# Wiring Dayton Exhaust Fan Motor



## czars (Aug 20, 2008)

A client has a 1/4 HP Dayton exhaust fan (3XK51F) with a lot of wires coming out: Green, Orange, Brown, Violet, White, Yellow, Black, Red. He wants to run the fan on 120 volts. I know it can be connected to run on 120 V or 240 V. Does anyone know how it should be wired??


----------



## 480sparky (Sep 20, 2007)

Lemme guess.... no instructions or wiring diagram.


----------



## kbsparky (Sep 20, 2007)

Grainger's web site is currently down for maintenance, so I can't check there for the instructions .... 

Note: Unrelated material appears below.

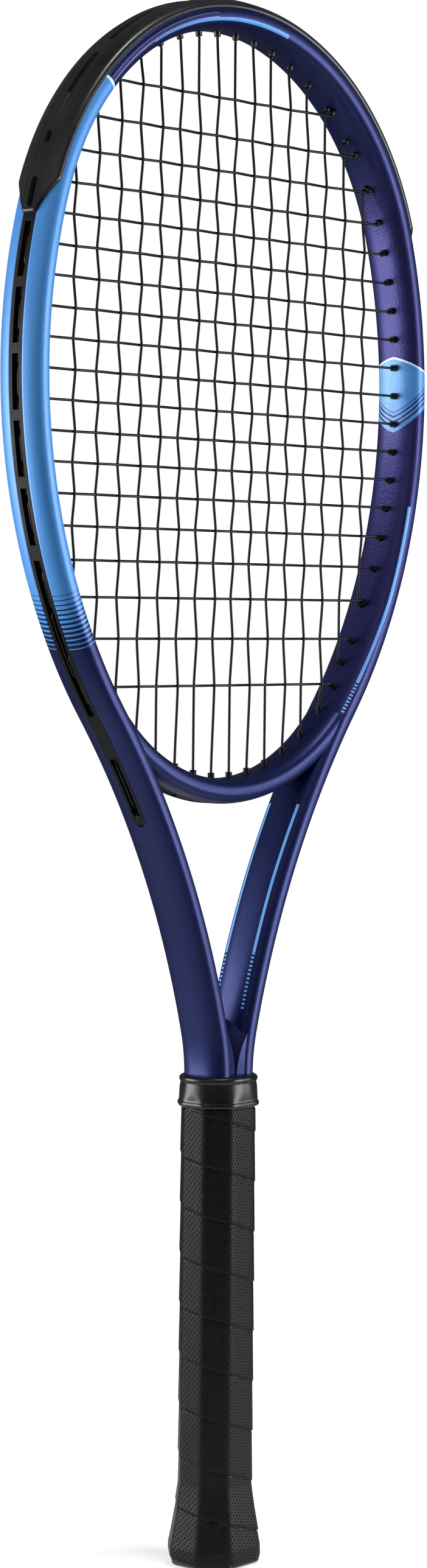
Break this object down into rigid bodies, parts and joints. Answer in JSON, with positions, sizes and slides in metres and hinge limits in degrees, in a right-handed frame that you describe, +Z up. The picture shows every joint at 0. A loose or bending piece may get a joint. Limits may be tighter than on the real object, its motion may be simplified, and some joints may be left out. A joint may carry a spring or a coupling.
{
  "type": "tennis racket",
  "caption": "Tennis racket with a hollow painted frame, open throat, woven string bed in grommet strips, head guard, wound octagonal grip, flared butt and a sliding rubber collar.",
  "frame": {"origin": "centre of the butt end's rim plane, where the racket stands on its butt", "axes": "+Z up the length of the racket from butt to head, X across the face in the plane of the strings, Y normal to the strings with the front face towards -Y"},
  "size_m": [0.2708, 0.037, 0.6922],
  "materials": {
    "painted_frame": "glossy navy paint over carbon composite, with light blue areas and a violet sheen",
    "guard_plastic": "satin black nylon",
    "string": "black glossy synthetic string",
    "handle_foam": "moulded foam core, hidden under the grip",
    "cap_plastic": "satin black plastic",
    "badge_plastic": "plain grey badge, bare",
    "steel_wire": "thin wire",
    "grip_leather": "black synthetic leather, rows of small perforations",
    "tape": "black finishing tape",
    "collar_rubber": "glossy black rubber"
  },
  "bodies": {
    "racket": {"frame_hairpin": "painted_frame", "throat_bridge": "painted_frame", "bumper_guard": "guard_plastic", "grommet_strip_left": "guard_plastic", "grommet_strip_right": "guard_plastic", "throat_strip": "guard_plastic", "main_string": "string", "cross_string": "string", "handle_pallet": "handle_foam", "butt_cap": "cap_plastic", "butt_badge": "badge_plastic", "butt_staples": "steel_wire", "grip_staple": "steel_wire", "base_grip": "grip_leather", "finishing_tape": "tape"},
    "collar": {"rubber_collar": "collar_rubber"}
  },
  "joints": [
    {"name": "collar_slide", "type": "slide", "parent": "racket", "child": "collar", "axis": [0, 0, 1], "range_m": [0, 0.014]}
  ]
}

Edit to add: The web site is now up, more information and links available in post #6 below.


----------



## frenchelectrican (Mar 15, 2007)

Here the typical NEMA single phase motor colour:

1 Bleu
2 White
3 Orange
4 Yellow
5 Black 
6 NCA [ no colour assigned ]
7 NCA
8 Red
P1 NCA
P2 Brown

Bear in your mind this chart may change a little due they somehow add new colour so If that the case i will make a note of it.




> A client has a 1/4 HP Dayton exhaust fan (3XK51F) with a lot of wires coming out: Green, Orange, Brown, Violet, White, Yellow, Black, Red.


 Ok i will try it here.,, But the green and violet is not listed here but you may want to confirmed on the wire itself { useally will have stamped number as well }

For low voltage connection CCW rotation 

L1 1,3,8

L2 2,4,5



to reverse the motor roation you will have to swap both #5 and 8 around.


However I do have condersation about the brown wire which it useally normally used with the thermal protector.

I really suggest that you get ahold or look at the motor nameplate for most recent updated connection diagram.

It should be pretty close the same as I say above unless diffrent so please double check it.

Merci,Marc


----------



## czars (Aug 20, 2008)

Thanks for the help. I'll uninstall the motor and look for a wiring diagram. Maybe it will match the NEMA standards.


----------



## kbsparky (Sep 20, 2007)

That motor is listed as ¼ HP totally enclosed capacitor-start. At least 2 of those leads are intended for connection to the capacitor. The exhaust fan is rated for hazardous locations with 12" aluminum blades:










You can obtain the installation instructions from Grainger.com by clicking here.

Those instructions do not offer the motor connection wiring scheme, however there is a phone number listed there for parts information. :blink:


----------



## John Valdes (May 17, 2007)

Did you not check your post on the DIY forum?


----------



## czars (Aug 20, 2008)

*Wiring a Dayton Exhaust Fan Motor*

OK! The problem is solved. I uninstalled the fan and there was wiring information on the side near the bottom of the motor. Here's the information.

For 120 VAC operation, CCW rotation.

Line 1 connect to Violet

Connect Brown, Orange and Red together

Line 2 connect to White, Yellow and Black

For CW rotation, interchange Red and Black

Thanks for the interest.


----------